Honestly, seems like you hate the difficulty of the game. But you should know two things:

Most of the things that one shot you/ shred your health are intended
A few years ago when pets were at their peak, it was pretty hard to die from normal enemies with divine pets, to a point where you can dance in a crowd of gods without worrying about your health. That’s why oryx 2’s infamous sun phase is essentially death when face tanking one big bullet, abyss and sews have armor piercing shotguns, charging enemies in the nest, shatters, and wooden labyrinth one shot, and yes, even the potions were meant to one shot you.

RotMG is insanely hard, like, ridiculously hard
Even when the game started, ghost gods still had 150 damage shotguns.
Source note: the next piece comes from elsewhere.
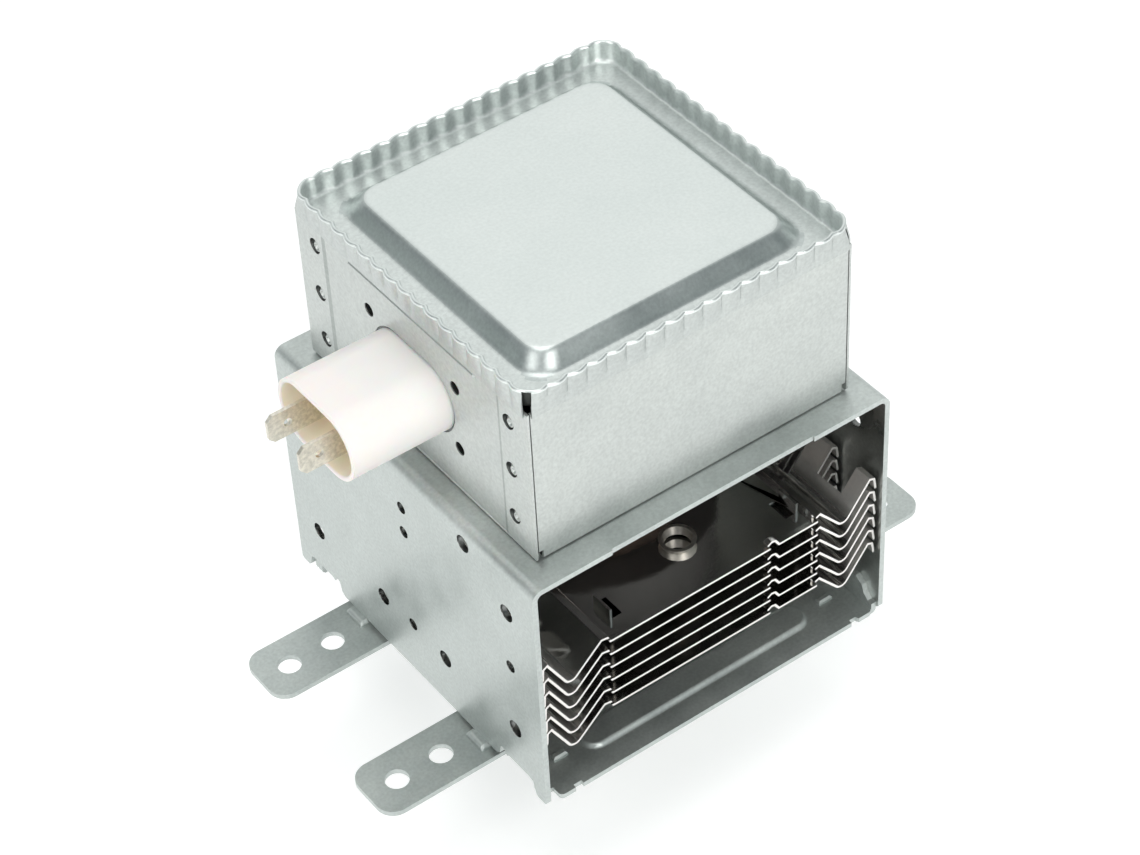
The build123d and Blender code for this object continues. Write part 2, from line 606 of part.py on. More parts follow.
# Antenna: lead from a vane down the axis, ceramic ring, exhaust tube, cap, mesh gasket round the cup
high_bend, low_bend = lead_bends
lead_points = [(lead_place, vane_foot), (lead_place, high_bend), (0, low_bend), (0, exhaust_end + lead_r)]
lead_path = Polyline(*[(x, 0, z) for x, z in lead_points])
lead_section = Plane(origin=lead_path @ 0, z_dir=lead_path % 0) * Circle(lead_r)
save(sweep(lead_section, path=lead_path, transition=Transition.RIGHT), "antenna_lead")
save(tube(output_ceramic_r, cup_lip_r, output_ceramic_end, output_cup_end), "output_ceramic")
exhaust_inner = exhaust_r - exhaust_wall
exhaust_step = output_ceramic_end - exhaust_wall
exhaust = tube(output_ceramic_r, exhaust_inner, exhaust_step, output_ceramic_end)
exhaust = exhaust + tube(exhaust_r, exhaust_inner, exhaust_end, exhaust_step)
pinch_z = (exhaust_end - pinch_length, exhaust_end)
exhaust = exhaust + block((-exhaust_r, exhaust_r), (-exhaust_wall, exhaust_wall), pinch_z)
save(exhaust, "exhaust_tube")
antenna_inner = antenna_r - antenna_wall
antenna_floor = antenna_end + antenna_wall
antenna = [(antenna_r, output_ceramic_end), (antenna_r, antenna_end + antenna_edge)]
antenna = antenna + [(antenna_r - antenna_edge, antenna_end), (0, antenna_end), (0, antenna_floor)]
antenna = antenna + [(antenna_inner - antenna_edge, antenna_floor)]
antenna = antenna + [(antenna_inner, antenna_floor + antenna_edge)]
save(turned(antenna + [(antenna_inner, output_ceramic_end)]), "antenna_cap")
gasket = [(gasket_r - gasket_edge, 0), (gasket_r, -gasket_edge), (gasket_r - gasket_edge, -gasket_t)]
gasket_inner = cup_tube_r + 2 * running
save(turned([(gasket_inner, 0)] + gasket + [(gasket_inner, -gasket_t)]), "gasket_ring")
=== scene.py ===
import math

import bmesh
import bpy
from mathutils import Matrix, Vector


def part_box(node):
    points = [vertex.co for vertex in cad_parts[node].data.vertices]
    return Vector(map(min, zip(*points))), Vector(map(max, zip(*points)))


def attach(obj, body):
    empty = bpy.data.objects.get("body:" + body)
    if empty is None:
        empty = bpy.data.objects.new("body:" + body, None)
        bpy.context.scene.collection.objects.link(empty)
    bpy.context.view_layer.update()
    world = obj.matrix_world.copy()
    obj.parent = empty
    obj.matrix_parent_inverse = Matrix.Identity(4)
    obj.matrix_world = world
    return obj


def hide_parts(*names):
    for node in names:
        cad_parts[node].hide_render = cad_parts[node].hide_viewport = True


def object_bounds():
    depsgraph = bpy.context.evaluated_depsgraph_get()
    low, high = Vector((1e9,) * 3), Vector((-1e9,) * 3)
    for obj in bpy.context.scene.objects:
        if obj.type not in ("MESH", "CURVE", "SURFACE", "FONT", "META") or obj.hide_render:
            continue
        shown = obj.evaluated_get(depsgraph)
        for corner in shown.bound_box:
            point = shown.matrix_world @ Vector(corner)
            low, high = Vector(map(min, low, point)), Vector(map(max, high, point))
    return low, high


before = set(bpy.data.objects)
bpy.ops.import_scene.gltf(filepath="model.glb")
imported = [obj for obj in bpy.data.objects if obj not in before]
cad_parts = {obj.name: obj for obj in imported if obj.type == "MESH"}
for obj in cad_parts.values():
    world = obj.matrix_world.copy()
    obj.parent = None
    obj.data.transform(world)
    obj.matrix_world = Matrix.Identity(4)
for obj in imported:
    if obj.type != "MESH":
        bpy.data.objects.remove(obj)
cad_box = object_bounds()

# Camera: stands in front of the open end and to the capacitor's side, looking down at 43 degrees
# with a long lens, so that the upright edges stay almost parallel.
lens = bpy.data.cameras.new("camera")
lens.lens = 99.84
lens.sensor_width = 36.0
lens.clip_start = 0.01
camera = bpy.data.objects.new("camera", lens)
bpy.context.scene.collection.objects.link(camera)
camera.matrix_world = Matrix(
    (
        (0.80282587, 0.43177283, -0.41114821, -0.259672),
        (-0.59476357, 0.53192042, -0.60275780, -0.376973),
        (-0.04155632, 0.72844553, 0.68384222, 0.474326),
        (0.0, 0.0, 0.0, 1.0),
    )
)
bpy.context.scene.camera = camera
bpy.context.scene.view_settings.view_transform = "Standard"


# Floor and light: a white table under the antenna's tip and a pale room, brightest high up behind the
# magnetron, where the lid's top mirrors it to the camera. Soft boxes stand left, in front, behind and above.
def paint(name):
    material = bpy.data.materials.new(name)
    material.use_nodes = True
    material.node_tree.nodes.clear()
    return material, material.node_tree


def add_node(tree, kind, **settings):
    # Names with a capital are sockets, the others are the node's own settings
    node = tree.nodes.new(kind)
    for key, value in settings.items():
        if key[0].isupper():
            node.inputs[key.replace("_", " ")].default_value = value
        else:
            setattr(node, key, value)
    return node


def two_tones(tree, first, second):
    mix = add_node(tree, "ShaderNodeMix", data_type="RGBA")
    mix.inputs[6].default_value = (*first, 1.0)
    mix.inputs[7].default_value = (*second, 1.0)
    return mix


def white_to_camera(tree, own, glow, seen_by):
    # The background shows white to the camera, and to what mirrors it, without lighting the object more
    seen = add_node(tree, "ShaderNodeLightPath")
    share = add_node(tree, "ShaderNodeMixShader")
    last = seen.outputs["Is Camera Ray"]
    for ray in seen_by:
        either = add_node(tree, "ShaderNodeMath", operation="MAXIMUM")
        tree.links.new(last, either.inputs[0])
        tree.links.new(seen.outputs[ray], either.inputs[1])
        last = either.outputs[0]
    tree.links.new(last, share.inputs[0])
    tree.links.new(own, share.inputs[1])
    tree.links.new(glow, share.inputs[2])
    return share.outputs[0]


table, tree = paint("table_white")
matt = add_node(tree, "ShaderNodeBsdfDiffuse", Color=(0.86, 0.86, 0.86, 1.0))
glow = add_node(tree, "ShaderNodeEmission", Strength=0.36)
lit = add_node(tree, "ShaderNodeAddShader")
out = add_node(tree, "ShaderNodeOutputMaterial")
tree.links.new(matt.outputs[0], lit.inputs[0])
tree.links.new(glow.outputs[0], lit.inputs[1])
shown = white_to_camera(tree, matt.outputs[0], lit.outputs[0], ["Is Glossy Ray", "Is Transmission Ray"])
tree.links.new(shown, out.inputs["Surface"])
bpy.ops.object.select_all(action="DESELECT")
bpy.ops.mesh.primitive_plane_add(size=8.0, location=(0.0, 0.0, cad_box[0][2] - 0.0001))
floor = bpy.context.active_object
floor.name = "table_top"
floor.data.materials.append(table)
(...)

Don’t expect to become a master of this game in one day like other games. This is even harder than Dark Souls, which at least has checkpoints, or Hardcore Minecraft, which doesn’t have as much bs. If you want satisfaction easily, RotMG is not the game for you.

However, I can provide some solutions I learned over the year:

Have some experience in the genre
Rotmg is a bullet hell rogue-like mmorpg. This includes dodging bullets, guaranteed death, interacting with other players, and choosing a character. Perhaps play other games of a similar genre (personally I suggest The Binding of Isaac: Repentance or Enter the Gungeon: Farewell to Arms). You will probably enjoy those more than RotMG, if you still like RotMG, revisit the game after playing less punishing games. This is because those games will help sharpen your. . .

Reaction timing
This is a major part of a bullet hell, especially one like RotMG, you won’t know when an enemy charges you offscreen, and you have to nexus. Your Hp is about to die, nexus. Nexusing is your safe haven, so use it, even if you miss out on loot. This also applies to hp pots, which you spam if you’re low on health. Reaction timing also helps figuring out boss phases, allowing you to adapt to situations. Those who have the fastest thinking and quick hands usually rush. You don’t need to rush, actually you should do the opposite:

Tread Carefully
This is probably what you need the most. There are thousands of dungeons in Realm, each with their own gimmicks, and it’s impossible to learn all of them in minutes, whether through guides or brief interactions. Thus stay back when enemies burst out of doorways, carefully inspect the suspicious piles of bones, or the group of tiles that’re colored differently (which you shouldn’t assume to be safe). The outer realms might have tiles variation for aesthetics, but definitely not in dungeons. You would’ve probably saved yourself if you backed off when the potion bomb of soaring through the air, backed off when the potion appeared on the floor, and backed off when the potion exploded. With the windup to the whole attack, don’t treat the boss like it’s an erratic treasure chest. Things that look dangerous are probably dangerous. When I fought the reworked snake pit boss, the moment I got chained hit, I freaked out and backed off. If you like speedy/permanent progression, this is also not the game for you. However, if you proceed with caution, you’ll gather up…

Experience
Not the fame, its gaming experience. Learn the dungeons, then you can clear faster, and even skip the enemies. Staying with the crowd who is experience is also “gaining experience”. Joining the clump of realmers allows you to be reckless. That Hermit Minion wouldn’t have killed you if you killed the surrounding enemies. Looking at my graveyard, I had a ton of 0/8 deaths, a couple of 4/8s, and even 4 8/8s. The death’s even the stupid ones, forced me to be less stupid. However, what if experience doesn’t help…

Play in Optimal Condition
Don’t play while late at night, or going to work. Being distracted will make you forget all prior experience, and stupidly die to the same thing.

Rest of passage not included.